## [Set task]
Keep to the lines between the one holding "Write the Blender Python" and the one holding "from mathutils.geometry import", inclusive, and write them out exactly.

**********

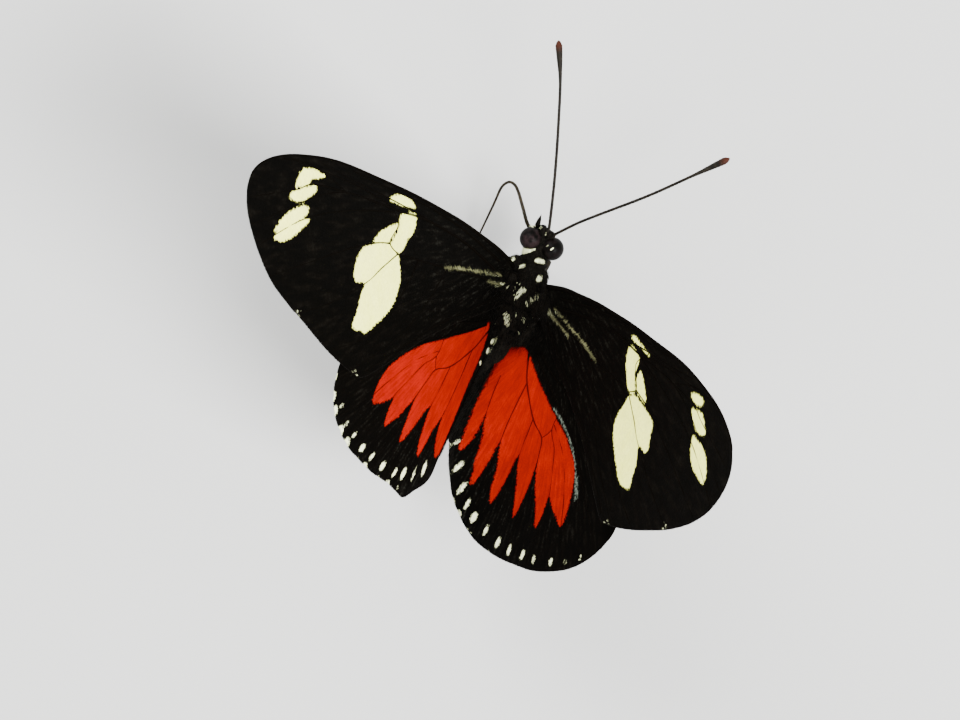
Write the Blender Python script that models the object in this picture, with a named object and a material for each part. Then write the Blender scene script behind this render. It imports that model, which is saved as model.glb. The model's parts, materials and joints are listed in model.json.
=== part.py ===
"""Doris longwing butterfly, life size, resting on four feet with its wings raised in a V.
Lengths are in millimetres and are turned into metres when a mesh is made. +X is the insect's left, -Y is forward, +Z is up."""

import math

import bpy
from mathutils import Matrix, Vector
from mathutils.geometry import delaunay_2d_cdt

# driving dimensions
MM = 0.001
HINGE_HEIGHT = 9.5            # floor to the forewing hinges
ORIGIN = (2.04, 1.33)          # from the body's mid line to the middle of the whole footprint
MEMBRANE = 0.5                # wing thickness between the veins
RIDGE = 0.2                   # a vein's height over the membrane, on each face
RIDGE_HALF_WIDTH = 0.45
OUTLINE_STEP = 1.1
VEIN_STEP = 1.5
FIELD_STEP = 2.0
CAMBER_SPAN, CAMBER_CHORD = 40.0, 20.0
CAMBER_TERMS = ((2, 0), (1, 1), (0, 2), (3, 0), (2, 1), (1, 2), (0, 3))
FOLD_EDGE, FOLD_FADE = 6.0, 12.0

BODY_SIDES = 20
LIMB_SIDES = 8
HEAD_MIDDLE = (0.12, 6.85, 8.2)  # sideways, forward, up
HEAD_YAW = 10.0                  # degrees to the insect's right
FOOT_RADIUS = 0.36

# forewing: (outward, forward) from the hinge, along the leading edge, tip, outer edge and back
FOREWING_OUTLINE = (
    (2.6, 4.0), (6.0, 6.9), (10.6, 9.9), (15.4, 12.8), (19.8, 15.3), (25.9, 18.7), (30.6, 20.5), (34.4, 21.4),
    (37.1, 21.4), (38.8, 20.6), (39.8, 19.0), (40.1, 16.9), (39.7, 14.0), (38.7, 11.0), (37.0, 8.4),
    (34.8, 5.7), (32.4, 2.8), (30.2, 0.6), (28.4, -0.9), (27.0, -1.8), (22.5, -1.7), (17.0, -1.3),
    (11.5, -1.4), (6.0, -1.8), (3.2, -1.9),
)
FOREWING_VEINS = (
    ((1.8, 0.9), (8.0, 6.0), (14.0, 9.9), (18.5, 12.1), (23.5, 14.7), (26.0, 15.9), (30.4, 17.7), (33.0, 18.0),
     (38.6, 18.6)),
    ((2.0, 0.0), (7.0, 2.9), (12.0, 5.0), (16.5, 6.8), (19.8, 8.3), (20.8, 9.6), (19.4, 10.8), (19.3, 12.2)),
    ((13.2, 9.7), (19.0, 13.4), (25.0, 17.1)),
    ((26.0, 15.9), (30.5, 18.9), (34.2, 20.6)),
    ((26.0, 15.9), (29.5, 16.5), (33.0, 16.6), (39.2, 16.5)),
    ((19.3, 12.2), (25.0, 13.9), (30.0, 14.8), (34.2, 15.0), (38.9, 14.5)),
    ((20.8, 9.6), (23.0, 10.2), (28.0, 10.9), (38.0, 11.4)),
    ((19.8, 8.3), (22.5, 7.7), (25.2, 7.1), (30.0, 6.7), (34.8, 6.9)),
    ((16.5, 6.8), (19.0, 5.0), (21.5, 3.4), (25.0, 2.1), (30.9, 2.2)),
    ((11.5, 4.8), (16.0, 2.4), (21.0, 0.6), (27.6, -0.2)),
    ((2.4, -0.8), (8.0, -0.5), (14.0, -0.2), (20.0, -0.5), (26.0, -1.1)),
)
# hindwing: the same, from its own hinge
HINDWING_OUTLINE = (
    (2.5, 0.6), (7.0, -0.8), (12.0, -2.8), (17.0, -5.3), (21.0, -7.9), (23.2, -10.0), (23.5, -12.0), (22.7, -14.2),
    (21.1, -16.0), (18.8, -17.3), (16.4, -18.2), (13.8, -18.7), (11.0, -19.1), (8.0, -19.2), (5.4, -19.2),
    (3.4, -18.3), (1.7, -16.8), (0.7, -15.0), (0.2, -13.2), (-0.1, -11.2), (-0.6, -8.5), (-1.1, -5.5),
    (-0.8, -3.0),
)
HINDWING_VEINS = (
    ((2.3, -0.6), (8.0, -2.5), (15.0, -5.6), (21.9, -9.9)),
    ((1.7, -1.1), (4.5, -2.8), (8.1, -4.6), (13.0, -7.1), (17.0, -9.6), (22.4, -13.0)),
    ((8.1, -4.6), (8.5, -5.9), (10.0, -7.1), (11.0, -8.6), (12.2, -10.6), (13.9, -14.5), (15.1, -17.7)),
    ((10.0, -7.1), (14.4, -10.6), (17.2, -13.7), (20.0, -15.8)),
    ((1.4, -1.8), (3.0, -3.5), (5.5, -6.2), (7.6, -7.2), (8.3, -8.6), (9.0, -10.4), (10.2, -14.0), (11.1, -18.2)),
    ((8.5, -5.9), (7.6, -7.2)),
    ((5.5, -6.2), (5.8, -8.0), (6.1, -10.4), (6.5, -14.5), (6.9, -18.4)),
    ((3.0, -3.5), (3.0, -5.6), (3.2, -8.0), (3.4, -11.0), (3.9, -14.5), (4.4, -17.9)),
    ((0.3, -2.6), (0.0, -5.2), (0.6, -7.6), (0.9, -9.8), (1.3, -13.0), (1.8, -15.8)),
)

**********

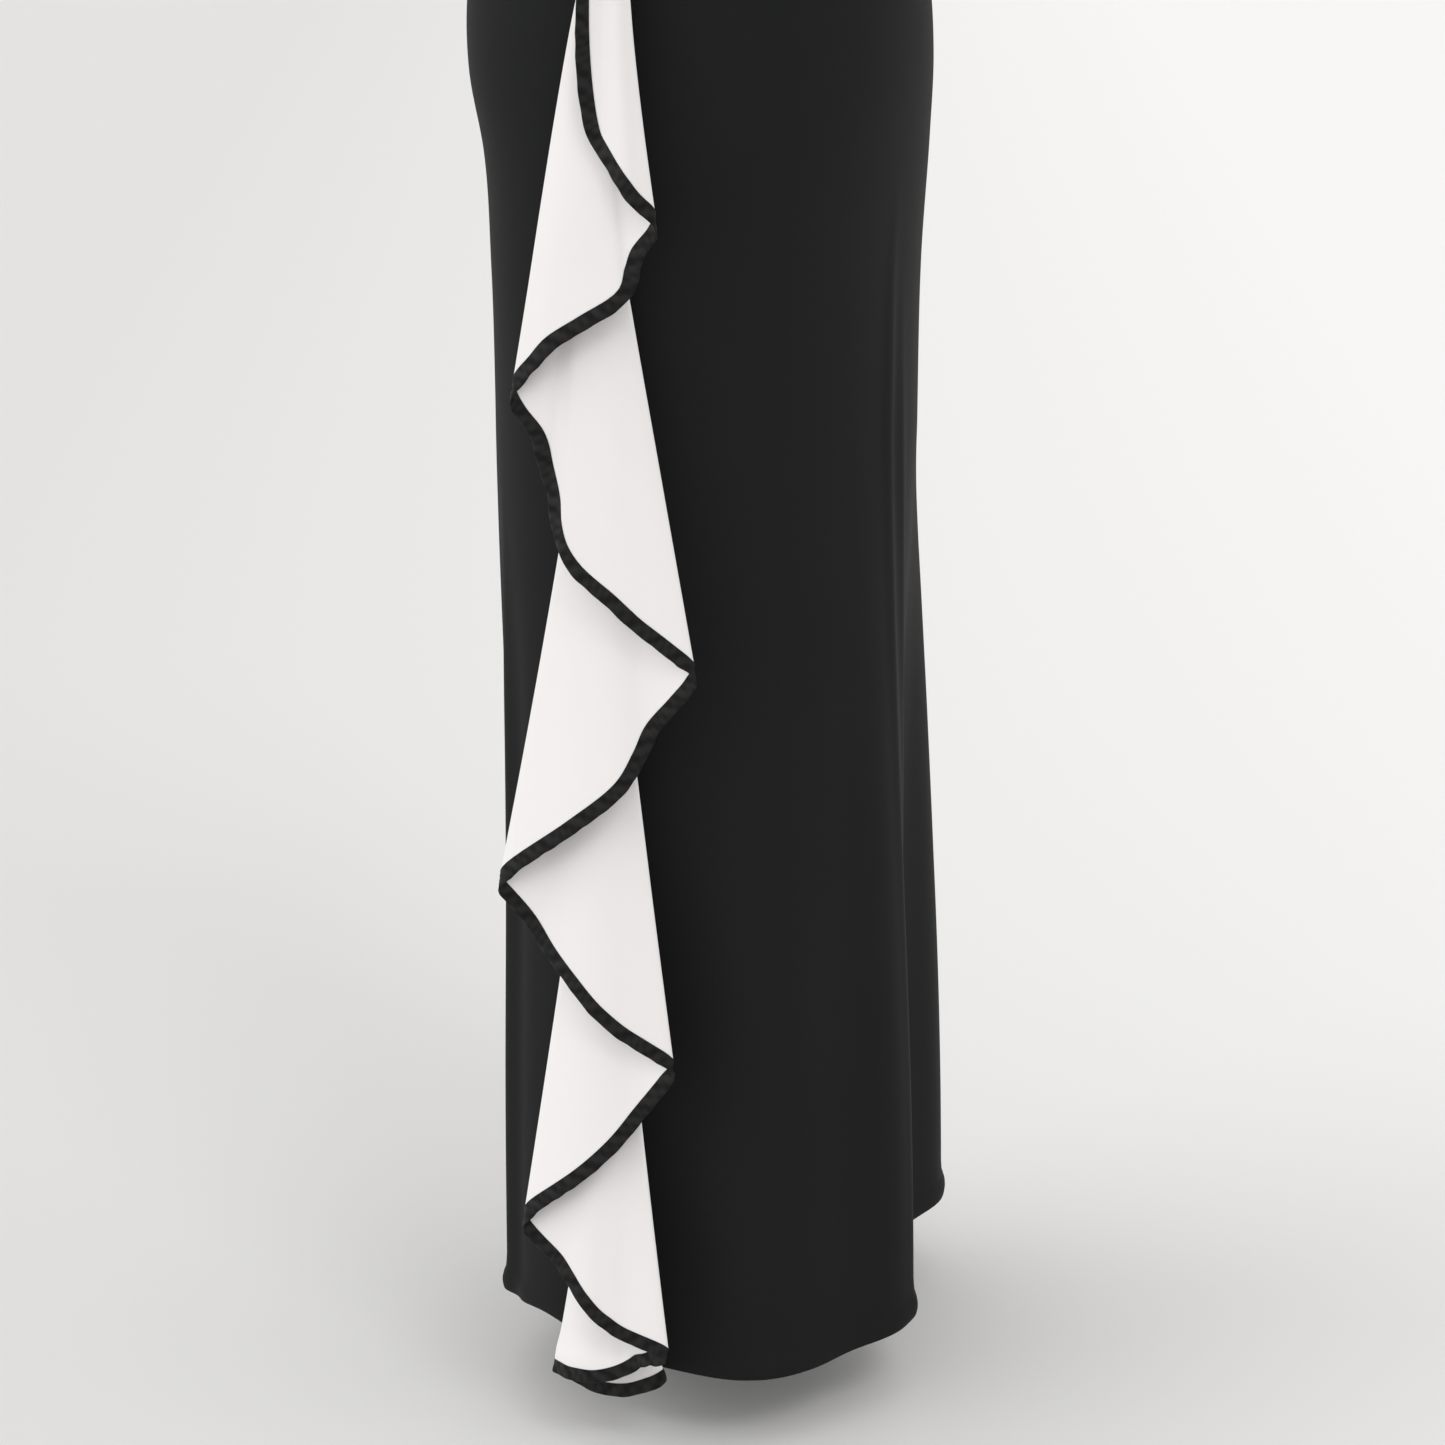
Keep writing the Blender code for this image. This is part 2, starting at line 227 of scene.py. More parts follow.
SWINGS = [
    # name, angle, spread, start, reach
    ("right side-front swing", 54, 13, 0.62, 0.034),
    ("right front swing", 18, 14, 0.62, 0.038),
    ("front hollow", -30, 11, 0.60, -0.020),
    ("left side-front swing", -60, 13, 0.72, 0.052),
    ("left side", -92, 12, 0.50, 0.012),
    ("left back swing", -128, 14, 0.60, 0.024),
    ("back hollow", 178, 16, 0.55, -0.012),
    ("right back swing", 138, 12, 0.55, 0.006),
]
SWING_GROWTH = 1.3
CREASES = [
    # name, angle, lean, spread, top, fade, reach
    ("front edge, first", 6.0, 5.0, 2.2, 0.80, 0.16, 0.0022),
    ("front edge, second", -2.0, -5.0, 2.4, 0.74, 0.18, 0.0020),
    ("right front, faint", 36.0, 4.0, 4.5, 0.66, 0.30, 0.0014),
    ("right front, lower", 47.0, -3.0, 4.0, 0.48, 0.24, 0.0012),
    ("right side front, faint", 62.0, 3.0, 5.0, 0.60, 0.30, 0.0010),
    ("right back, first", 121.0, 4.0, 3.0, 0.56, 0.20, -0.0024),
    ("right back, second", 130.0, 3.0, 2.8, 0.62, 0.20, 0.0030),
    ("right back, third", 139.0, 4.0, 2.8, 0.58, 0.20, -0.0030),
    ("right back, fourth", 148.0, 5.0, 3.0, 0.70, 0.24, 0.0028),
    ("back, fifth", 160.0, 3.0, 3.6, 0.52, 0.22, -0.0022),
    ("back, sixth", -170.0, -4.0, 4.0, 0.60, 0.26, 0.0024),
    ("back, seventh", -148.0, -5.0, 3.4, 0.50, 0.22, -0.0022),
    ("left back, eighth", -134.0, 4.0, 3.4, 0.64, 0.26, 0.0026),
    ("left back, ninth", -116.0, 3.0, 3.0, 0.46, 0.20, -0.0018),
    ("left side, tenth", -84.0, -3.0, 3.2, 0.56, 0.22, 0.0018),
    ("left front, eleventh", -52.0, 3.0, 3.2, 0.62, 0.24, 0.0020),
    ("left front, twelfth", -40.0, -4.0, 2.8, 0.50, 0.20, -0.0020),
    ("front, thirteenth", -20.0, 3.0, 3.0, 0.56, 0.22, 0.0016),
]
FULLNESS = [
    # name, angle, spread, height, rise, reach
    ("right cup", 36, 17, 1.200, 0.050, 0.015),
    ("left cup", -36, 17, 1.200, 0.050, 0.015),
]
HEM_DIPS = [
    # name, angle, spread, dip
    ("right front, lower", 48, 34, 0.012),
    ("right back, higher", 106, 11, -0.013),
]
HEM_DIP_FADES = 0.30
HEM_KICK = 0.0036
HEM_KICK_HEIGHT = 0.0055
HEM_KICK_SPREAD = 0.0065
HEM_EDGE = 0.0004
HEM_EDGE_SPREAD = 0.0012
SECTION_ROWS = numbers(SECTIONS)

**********

## [Result below]
Write the Blender Python script that models the object in this picture, with a named object and a material for each part. Then write the Blender scene script behind this render. It imports that model, which is saved as model.glb. The model's parts, materials and joints are listed in model.json.
=== part.py ===
"""Doris longwing butterfly, life size, resting on four feet with its wings raised in a V.
Lengths are in millimetres and are turned into metres when a mesh is made. +X is the insect's left, -Y is forward, +Z is up."""

import math

import bpy
from mathutils import Matrix, Vector
from mathutils.geometry import delaunay_2d_cdt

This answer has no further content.